** START OF Material for this exercise **
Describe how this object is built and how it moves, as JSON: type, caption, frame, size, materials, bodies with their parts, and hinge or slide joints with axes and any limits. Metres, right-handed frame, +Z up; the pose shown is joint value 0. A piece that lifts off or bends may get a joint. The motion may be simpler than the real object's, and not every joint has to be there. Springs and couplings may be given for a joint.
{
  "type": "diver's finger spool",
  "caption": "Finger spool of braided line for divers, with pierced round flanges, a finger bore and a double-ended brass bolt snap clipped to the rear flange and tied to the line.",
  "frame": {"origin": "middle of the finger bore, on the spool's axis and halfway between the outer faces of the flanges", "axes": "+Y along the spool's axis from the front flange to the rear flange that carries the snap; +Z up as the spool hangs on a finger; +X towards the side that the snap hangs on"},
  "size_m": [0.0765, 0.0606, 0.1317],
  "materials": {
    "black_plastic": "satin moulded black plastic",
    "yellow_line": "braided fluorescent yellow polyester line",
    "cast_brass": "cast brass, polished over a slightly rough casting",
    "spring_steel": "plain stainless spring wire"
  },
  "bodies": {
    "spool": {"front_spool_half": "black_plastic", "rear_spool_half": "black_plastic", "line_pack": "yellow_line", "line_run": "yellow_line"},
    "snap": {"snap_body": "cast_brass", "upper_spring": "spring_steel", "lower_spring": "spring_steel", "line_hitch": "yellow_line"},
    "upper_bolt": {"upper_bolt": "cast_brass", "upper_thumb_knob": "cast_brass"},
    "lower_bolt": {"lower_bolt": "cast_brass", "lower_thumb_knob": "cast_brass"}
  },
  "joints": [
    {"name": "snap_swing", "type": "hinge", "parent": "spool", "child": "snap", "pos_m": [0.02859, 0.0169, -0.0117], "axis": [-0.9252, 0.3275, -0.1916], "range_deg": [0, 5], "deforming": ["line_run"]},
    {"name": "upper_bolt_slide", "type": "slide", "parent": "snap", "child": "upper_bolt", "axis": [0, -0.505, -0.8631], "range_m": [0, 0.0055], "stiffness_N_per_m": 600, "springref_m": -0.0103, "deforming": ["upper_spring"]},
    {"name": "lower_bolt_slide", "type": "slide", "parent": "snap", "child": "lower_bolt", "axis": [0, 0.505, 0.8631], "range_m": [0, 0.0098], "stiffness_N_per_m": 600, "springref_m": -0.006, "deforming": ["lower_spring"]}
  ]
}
** END OF Material for this exercise **
** START OF Material for this exercise **
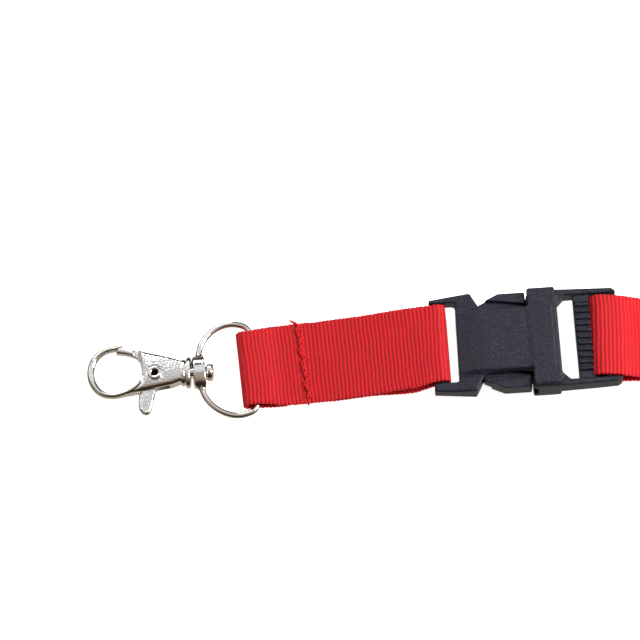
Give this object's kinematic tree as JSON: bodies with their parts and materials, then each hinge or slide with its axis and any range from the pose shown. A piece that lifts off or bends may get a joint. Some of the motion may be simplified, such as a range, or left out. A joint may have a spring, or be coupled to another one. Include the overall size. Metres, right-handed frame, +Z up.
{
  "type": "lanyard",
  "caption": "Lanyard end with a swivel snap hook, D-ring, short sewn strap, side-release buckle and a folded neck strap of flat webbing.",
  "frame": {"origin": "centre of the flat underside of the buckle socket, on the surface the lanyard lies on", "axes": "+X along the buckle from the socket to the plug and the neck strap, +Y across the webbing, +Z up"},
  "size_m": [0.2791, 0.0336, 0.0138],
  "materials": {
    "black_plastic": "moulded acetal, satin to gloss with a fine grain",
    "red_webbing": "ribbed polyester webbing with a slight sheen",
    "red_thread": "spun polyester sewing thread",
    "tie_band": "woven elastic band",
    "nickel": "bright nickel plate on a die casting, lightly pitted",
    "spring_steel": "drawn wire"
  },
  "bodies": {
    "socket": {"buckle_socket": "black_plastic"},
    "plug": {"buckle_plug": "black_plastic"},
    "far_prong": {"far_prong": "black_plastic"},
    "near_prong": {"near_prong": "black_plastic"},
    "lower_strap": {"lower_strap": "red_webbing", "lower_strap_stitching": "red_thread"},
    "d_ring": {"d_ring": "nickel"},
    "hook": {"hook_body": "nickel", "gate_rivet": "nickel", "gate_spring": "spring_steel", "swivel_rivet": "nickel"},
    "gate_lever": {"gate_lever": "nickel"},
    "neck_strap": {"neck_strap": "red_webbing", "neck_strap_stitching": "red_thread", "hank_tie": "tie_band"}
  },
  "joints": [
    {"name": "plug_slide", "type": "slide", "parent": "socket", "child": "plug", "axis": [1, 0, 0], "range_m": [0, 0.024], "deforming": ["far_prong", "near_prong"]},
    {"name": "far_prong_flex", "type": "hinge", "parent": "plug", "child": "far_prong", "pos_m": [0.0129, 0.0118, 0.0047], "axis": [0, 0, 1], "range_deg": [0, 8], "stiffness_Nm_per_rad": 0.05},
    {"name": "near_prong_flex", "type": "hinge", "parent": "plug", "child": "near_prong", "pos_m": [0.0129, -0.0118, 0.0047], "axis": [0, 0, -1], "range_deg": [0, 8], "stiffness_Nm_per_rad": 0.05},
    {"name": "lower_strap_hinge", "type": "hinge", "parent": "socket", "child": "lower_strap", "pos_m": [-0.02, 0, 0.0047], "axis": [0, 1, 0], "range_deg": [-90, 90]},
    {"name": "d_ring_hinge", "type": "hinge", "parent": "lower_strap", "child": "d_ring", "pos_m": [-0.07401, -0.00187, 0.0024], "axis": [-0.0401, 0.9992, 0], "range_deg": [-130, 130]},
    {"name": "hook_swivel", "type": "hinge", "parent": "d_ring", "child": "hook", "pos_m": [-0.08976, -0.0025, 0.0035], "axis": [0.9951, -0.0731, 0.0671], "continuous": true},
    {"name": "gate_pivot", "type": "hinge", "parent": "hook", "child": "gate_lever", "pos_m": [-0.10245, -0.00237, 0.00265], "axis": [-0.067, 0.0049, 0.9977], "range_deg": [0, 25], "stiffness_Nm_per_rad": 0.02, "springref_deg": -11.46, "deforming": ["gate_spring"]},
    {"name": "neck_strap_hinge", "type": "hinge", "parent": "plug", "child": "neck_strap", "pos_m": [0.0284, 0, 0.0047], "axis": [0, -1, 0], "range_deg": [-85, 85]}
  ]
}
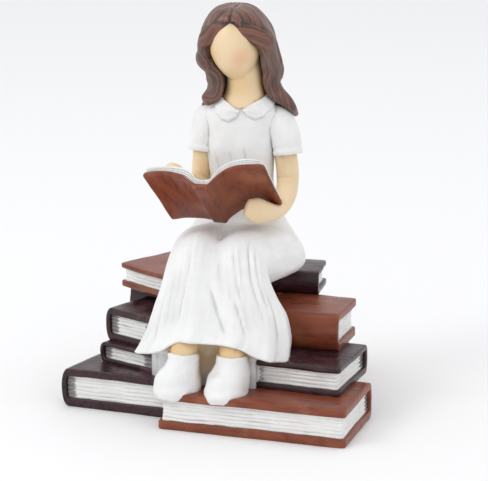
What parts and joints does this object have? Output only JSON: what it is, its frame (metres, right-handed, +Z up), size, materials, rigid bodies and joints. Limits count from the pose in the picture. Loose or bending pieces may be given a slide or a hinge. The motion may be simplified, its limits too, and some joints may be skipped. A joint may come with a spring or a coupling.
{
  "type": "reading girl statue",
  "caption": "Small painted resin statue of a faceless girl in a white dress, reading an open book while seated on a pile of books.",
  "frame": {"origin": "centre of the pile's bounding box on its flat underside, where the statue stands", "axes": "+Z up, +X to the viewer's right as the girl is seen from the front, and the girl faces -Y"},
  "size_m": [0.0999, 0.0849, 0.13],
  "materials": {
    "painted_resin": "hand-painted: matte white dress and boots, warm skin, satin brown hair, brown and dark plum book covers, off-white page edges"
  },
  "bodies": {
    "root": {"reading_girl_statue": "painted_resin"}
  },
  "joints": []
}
** END OF Material for this exercise **
- Exercise -
Track down the lines that include the word "lifts" and copy them.

- Solution for this task -
Describe how this object is built and how it moves, as JSON: type, caption, frame, size, materials, bodies with their parts, and hinge or slide joints with axes and any limits. Metres, right-handed frame, +Z up; the pose shown is joint value 0. A piece that lifts off or bends may get a joint. The motion may be simpler than the real object's, and not every joint has to be there. Springs and couplings may be given for a joint.
Give this object's kinematic tree as JSON: bodies with their parts and materials, then each hinge or slide with its axis and any range from the pose shown. A piece that lifts off or bends may get a joint. Some of the motion may be simplified, such as a range, or left out. A joint may have a spring, or be coupled to another one. Include the overall size. Metres, right-handed frame, +Z up.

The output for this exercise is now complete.